Значение слова "CRANACH THE ELDER, LUCAS" найдено в 1 источнике

CRANACH THE ELDER, LUCAS

найдено в "Dictionary of Renaissance art"

(1472-1553)
   One of the leading painters of the Danube School, Lucas Cranach the Elder was born in Kronach, Germany, and trained by his father Hans, who was also an artist. He is known to have been in Vienna in c. 1502 when he painted the portrait Johannes Cuspinian, a professor at the local university, and his wife, Anna, both now in the Oskar Reinhart Collection in Winterhur, Delaware. These portraits place the figures in front of atmospheric landscapes with contrasts of fully foliated and barren trees that recall the landscape forms of Albrecht Dürer. Cranach's Rest on the Flight into Egypt (1504; Berlin, Staatliche Museen) also places great emphasis on the landscape details.Soon after completing the work, Cranach moved to Wittenberg where he became court painter to Frederick the Wise, elector of Saxony. Cranach spent the rest of his life working for the electorate not only in his capacity as painter but also as diplomat. In 1509, he traveled to the Netherlands where he is known to have painted a portrait of the young Emperor Charles V, now lost. There he was exposed to the Netherlandish and Italianate styles.

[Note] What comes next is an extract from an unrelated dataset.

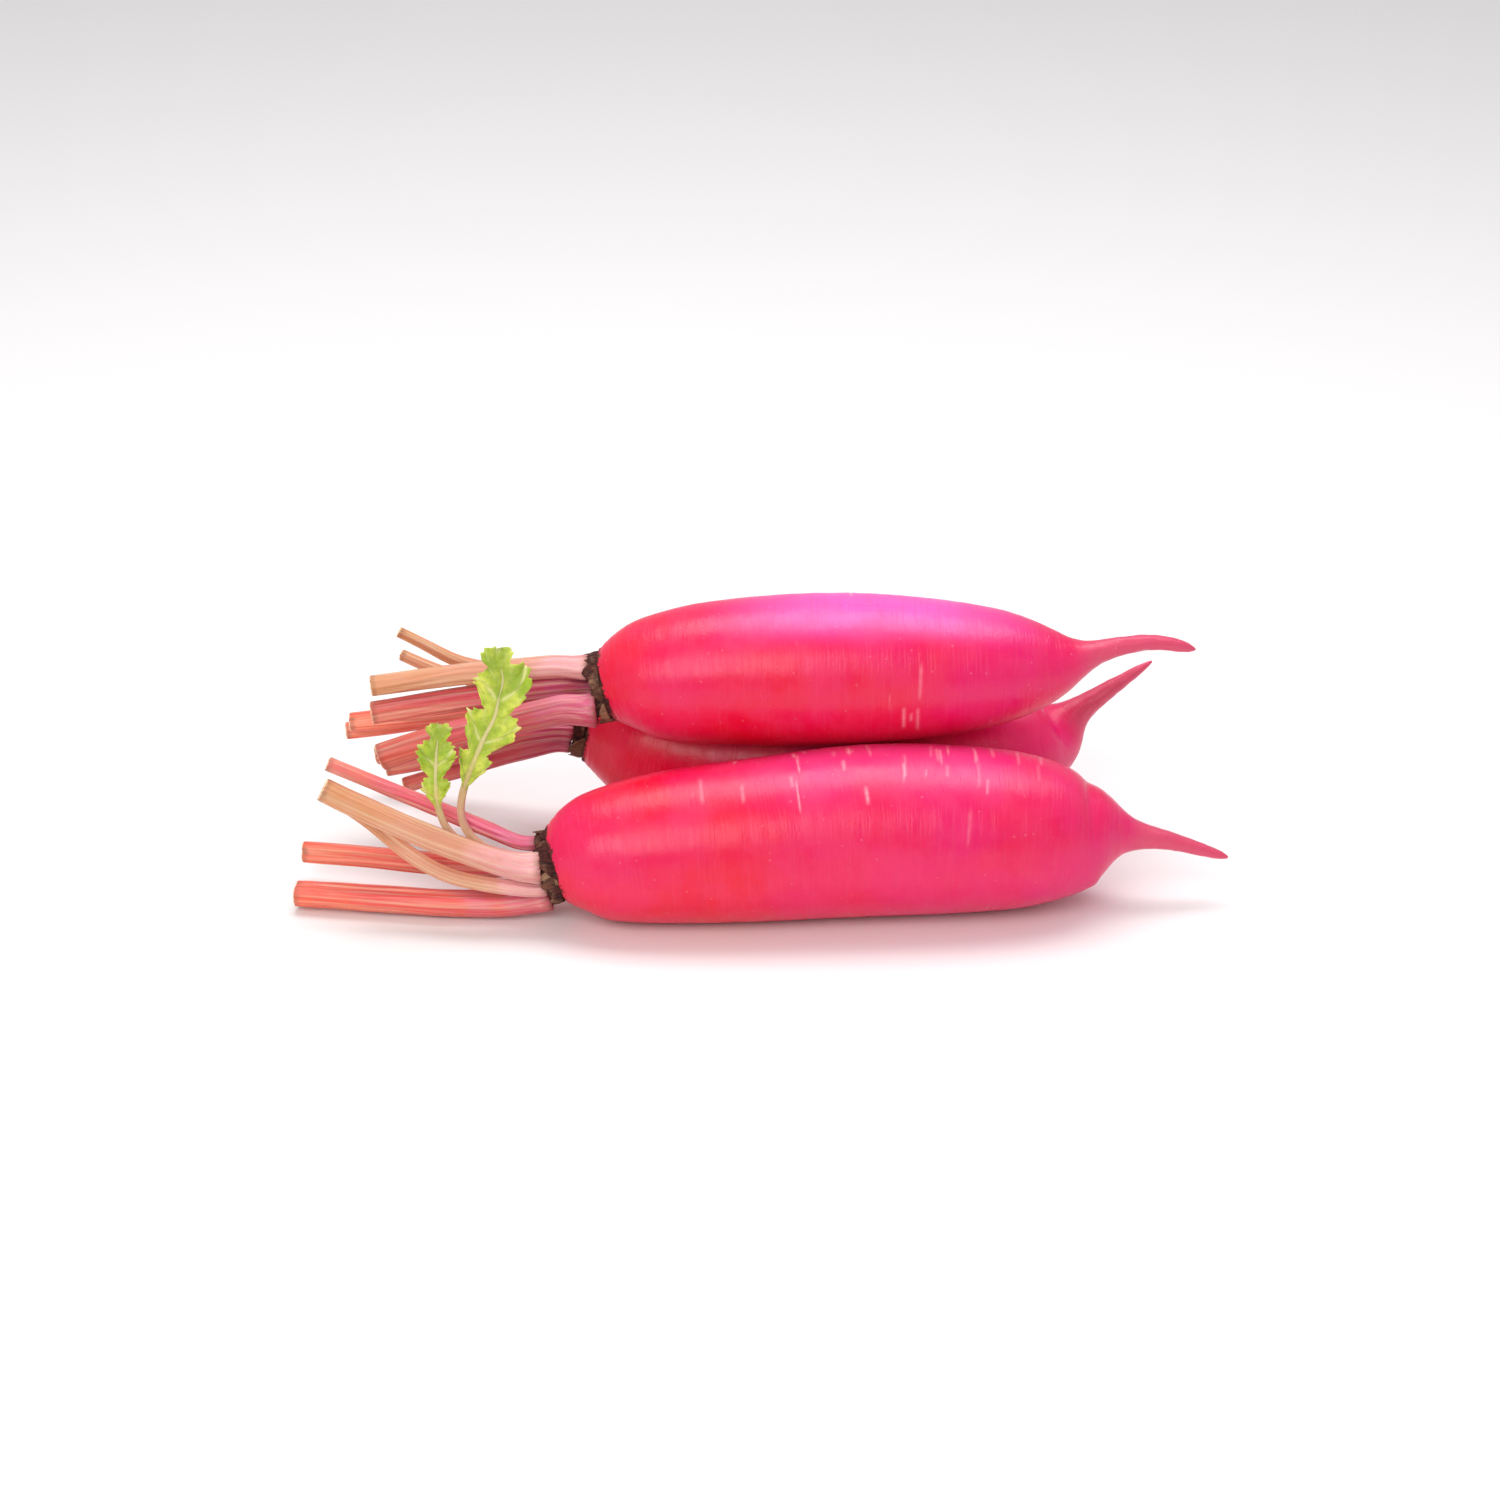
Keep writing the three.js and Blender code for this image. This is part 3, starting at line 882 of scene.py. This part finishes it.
@dataclass(frozen=True)
class StalkSkin:
    """Smooth ribbed skin of a leaf stalk: its colours at the crown, midway and at the cut, and fibres."""

    name: str
    base: Colour
    middle: Colour
    end: Colour
    fibre: Colour
    pith: Colour = tint(240, 214, 176)
    dried: Colour = tint(120, 66, 40)

    def material(self) -> bpy.types.Material:
        """Builds the material.

        Returns:
            The material.
        """
        material, web, skin = new_material(self.name)
        place = web.place()
        straight = web.straight()
        patches = web.blotches(place, 75.0, 0.32, 0.7)
        fibres = web.streaks(straight, 900.0, 14.0, 0.42, 0.66)
        bands = web.streaks(straight, 260.0, 10.0, 0.4, 0.68)
        along = web.plus(web.mask("along"), web.times(web.minus(patches, 0.5), 0.25))
        colour = web.mix(web.remap(along, 0.04, 0.42), self.base, self.middle)
        colour = web.mix(web.remap(along, 0.55, 1.0), colour, self.end)
        colour = web.mix(web.times(bands, 0.55), colour, self.fibre)
        colour = web.mix(web.times(fibres, 0.35), colour, self.pith)
        vessels = web.add("ShaderNodeTexVoronoi", {"Vector": straight, "Scale": 620.0}).outputs["Distance"]
        flesh = web.mix(web.remap(vessels, 0.18, 0.4), self.fibre, self.pith)
        colour = web.mix(web.mask("cut"), colour, flesh)
        clasp = web.remap(web.mask("along"), 0.045, 0.0, 0.0, 0.8)
        rim = web.plus(web.mask("rim"), clasp, clamp=True)
        dried = web.times(rim, web.remap(fibres, 0.0, 1.0, 0.5, 1.0))
        colour = web.mix(dried, colour, self.dried)
        height = web.plus(web.times(bands, 0.6), web.times(fibres, 0.4))
        web.give(skin, {"Base Color": colour, "Roughness": web.remap(patches, 0.0, 1.0, 0.34, 0.5),
                        "Coat Weight": 0.15, "Coat Roughness": 0.3, "Subsurface Weight": 0.18,
                        "Subsurface Radius": (1.0, 0.4, 0.25), "Subsurface Scale": 2 * MM,
                        "Normal": web.bump(height, 0.6)})
        return material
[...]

   Cranach's mature works show a tendency toward a decorative manner, as seen in his portrait Henry the Pious (1514; Dresden, Staatliches Kunstsammlungen) and Judith with the Head of Holofernes (c. 1530; New York, Metropolitan Museum). In both, the figures are compressed into a dark setting and the emphasis is on patterning and sharp contrasts of vivid color. His Judgment of Paris (1530; Karlsruhe, Staatliche Kunsthalle) presents the goddesses Venus, Minerva, and Juno posing in the nude, their sinuous forms silhouetted against his usual landscape type. For Cranach, proportions were not an issue; instead, his emphasis was on aesthetically pleasing forms.

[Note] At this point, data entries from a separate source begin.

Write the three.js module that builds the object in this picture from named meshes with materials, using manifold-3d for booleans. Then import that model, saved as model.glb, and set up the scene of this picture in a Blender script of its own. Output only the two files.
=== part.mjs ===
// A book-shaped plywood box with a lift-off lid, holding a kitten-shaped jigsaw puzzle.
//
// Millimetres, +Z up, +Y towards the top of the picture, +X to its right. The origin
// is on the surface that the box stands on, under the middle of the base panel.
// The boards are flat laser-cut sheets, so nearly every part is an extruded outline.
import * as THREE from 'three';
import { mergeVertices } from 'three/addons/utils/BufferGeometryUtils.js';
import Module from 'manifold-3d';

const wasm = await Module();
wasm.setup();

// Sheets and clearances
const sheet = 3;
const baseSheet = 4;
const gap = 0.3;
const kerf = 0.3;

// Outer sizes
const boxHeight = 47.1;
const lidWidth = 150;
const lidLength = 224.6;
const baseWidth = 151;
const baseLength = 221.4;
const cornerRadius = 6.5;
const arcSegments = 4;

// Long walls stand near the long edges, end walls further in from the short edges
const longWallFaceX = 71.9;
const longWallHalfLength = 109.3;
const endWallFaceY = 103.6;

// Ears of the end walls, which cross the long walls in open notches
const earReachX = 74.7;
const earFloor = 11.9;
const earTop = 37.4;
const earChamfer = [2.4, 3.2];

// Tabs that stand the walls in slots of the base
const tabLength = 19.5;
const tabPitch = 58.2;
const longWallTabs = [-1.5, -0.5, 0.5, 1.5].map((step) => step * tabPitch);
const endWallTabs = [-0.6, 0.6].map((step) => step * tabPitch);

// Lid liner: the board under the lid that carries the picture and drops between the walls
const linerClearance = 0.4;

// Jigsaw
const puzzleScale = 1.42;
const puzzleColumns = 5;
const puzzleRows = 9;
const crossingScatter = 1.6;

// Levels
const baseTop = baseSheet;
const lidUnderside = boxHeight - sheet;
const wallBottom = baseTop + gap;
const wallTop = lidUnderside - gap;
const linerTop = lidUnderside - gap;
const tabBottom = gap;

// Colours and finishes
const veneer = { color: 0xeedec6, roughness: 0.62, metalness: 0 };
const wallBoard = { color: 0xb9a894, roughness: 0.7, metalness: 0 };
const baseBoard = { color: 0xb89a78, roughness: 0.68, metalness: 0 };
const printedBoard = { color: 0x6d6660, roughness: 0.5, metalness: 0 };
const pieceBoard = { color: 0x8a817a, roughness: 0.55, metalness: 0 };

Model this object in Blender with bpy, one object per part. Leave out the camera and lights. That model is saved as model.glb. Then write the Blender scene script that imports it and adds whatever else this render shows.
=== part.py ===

   Among Cranach's mature religious pictures is the Allegory of Redemption (1553-1555; Weimar, Stadtkirche), painted after he moved to Augsburg in 1550. The work, completed by his son, Lucas Cranach the Younger, includes Martin Luther standing at the foot of the Crucifixion next to Cranach himself and St. John the Baptist. Luther points to the biblical passage that speaks of the blood of Christ as redeeming agent. From Christ's side wound ensues his blood and falls on Cranach, an indication that clerical intercession is not imperative to the attainment of salvation and that the blood of Christ is sufficient to effect redemption—one of the declarations made by Luther who repudiated the authority of priests and the pope. Cranach died in Augsburg, after a long and highly successful career.